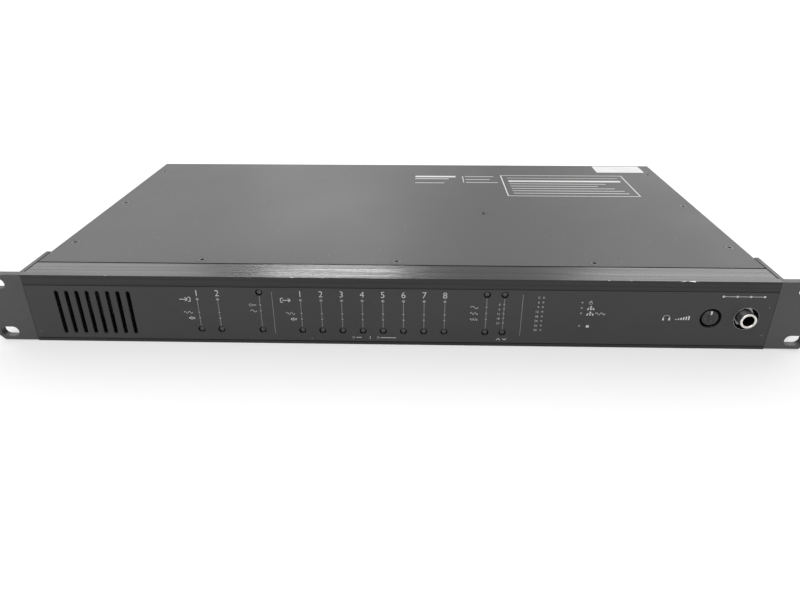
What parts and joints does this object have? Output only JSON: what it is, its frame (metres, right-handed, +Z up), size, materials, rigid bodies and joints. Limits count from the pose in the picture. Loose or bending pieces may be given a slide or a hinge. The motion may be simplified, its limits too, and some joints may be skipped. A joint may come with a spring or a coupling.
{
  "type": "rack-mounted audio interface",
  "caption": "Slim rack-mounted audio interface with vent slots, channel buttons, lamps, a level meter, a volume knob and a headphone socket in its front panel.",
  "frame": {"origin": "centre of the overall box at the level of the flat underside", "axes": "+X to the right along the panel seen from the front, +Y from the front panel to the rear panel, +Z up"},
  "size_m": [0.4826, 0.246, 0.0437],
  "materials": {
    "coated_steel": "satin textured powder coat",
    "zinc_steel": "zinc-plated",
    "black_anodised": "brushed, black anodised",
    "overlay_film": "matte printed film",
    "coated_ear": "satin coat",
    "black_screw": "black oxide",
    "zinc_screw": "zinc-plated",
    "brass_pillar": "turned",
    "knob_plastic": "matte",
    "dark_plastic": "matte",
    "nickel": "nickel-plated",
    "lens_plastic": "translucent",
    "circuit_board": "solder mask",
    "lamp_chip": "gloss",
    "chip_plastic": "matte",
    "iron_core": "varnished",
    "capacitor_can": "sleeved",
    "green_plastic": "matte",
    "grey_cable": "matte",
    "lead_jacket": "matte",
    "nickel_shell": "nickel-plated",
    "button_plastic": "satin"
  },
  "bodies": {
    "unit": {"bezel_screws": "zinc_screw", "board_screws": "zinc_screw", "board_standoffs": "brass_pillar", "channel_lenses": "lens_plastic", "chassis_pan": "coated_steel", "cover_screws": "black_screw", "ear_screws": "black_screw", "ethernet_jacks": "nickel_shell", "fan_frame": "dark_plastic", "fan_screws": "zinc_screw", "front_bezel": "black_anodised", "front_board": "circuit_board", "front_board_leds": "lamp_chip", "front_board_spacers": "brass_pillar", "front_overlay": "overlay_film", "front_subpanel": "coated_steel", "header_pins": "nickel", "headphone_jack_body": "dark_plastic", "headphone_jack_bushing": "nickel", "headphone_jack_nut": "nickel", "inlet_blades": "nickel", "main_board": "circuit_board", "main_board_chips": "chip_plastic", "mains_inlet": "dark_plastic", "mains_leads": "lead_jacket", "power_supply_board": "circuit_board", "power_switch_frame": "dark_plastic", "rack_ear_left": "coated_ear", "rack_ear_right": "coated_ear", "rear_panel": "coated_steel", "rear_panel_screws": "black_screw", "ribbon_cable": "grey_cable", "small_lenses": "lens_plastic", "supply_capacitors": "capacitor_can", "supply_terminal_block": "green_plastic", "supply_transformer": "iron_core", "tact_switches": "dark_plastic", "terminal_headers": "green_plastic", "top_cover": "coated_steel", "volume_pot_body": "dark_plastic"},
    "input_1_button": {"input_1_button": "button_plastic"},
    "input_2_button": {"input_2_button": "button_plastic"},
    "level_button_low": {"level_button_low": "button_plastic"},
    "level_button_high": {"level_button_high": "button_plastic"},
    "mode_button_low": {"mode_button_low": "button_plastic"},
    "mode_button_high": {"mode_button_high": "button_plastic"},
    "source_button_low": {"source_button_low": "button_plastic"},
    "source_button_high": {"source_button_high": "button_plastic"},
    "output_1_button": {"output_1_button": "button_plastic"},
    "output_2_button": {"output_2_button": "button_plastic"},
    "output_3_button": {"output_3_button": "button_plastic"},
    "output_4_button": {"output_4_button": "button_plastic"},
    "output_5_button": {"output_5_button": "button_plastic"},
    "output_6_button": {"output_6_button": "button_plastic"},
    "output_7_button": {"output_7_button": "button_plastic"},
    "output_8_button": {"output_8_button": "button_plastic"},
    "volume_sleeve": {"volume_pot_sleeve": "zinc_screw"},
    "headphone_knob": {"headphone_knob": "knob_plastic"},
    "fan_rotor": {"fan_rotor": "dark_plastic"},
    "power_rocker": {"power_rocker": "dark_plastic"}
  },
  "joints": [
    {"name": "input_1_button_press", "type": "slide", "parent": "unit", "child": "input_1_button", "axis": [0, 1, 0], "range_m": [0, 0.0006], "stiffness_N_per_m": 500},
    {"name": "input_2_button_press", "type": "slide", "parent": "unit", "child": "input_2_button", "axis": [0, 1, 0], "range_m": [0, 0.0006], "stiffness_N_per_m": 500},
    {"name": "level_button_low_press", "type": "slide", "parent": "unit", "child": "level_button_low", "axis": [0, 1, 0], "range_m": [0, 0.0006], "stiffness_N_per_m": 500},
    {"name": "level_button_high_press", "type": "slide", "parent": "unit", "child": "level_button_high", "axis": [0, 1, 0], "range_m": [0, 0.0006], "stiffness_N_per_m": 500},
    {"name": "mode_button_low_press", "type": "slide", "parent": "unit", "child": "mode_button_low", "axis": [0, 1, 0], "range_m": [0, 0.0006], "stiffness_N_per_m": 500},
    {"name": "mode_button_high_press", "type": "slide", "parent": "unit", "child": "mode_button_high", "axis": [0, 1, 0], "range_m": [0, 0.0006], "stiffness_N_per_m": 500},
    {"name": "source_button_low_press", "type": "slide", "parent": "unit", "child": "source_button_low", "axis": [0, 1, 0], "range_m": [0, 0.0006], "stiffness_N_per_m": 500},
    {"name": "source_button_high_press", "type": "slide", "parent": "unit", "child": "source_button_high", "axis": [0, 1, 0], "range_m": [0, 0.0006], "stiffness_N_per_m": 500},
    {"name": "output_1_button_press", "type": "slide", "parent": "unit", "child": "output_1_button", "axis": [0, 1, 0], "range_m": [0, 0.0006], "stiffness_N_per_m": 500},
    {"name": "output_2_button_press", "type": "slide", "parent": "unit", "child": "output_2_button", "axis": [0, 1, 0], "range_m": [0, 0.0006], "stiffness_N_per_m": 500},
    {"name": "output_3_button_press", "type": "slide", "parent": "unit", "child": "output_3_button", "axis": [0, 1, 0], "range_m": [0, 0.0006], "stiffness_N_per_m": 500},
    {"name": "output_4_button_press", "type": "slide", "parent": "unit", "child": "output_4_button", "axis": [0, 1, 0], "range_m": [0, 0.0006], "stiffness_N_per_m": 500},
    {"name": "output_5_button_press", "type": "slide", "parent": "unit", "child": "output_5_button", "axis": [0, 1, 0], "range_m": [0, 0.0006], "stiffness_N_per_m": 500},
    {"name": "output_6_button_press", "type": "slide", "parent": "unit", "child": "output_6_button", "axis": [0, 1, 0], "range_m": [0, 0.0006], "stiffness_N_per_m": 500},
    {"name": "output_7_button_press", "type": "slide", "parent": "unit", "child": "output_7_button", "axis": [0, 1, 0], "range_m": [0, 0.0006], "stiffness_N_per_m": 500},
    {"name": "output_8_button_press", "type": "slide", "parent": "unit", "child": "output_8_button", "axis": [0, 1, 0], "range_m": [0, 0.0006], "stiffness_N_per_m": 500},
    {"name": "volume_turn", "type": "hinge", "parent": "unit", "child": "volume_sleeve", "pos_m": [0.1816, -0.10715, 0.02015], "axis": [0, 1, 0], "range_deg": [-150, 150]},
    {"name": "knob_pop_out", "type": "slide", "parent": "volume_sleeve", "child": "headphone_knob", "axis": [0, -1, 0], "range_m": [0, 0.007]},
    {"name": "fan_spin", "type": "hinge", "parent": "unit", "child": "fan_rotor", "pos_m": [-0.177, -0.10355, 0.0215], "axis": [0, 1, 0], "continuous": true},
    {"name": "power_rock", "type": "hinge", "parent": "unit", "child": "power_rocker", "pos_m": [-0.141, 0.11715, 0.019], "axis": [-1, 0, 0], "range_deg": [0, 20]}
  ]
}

··········

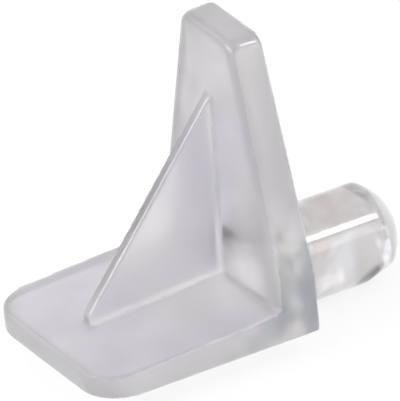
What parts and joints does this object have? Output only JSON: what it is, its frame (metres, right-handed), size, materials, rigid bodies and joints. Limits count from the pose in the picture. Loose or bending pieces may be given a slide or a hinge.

··········

Instructions for the task.
Count how many lines of the data include the word "hinge". Your reply should be that number alone.

Answer below.
5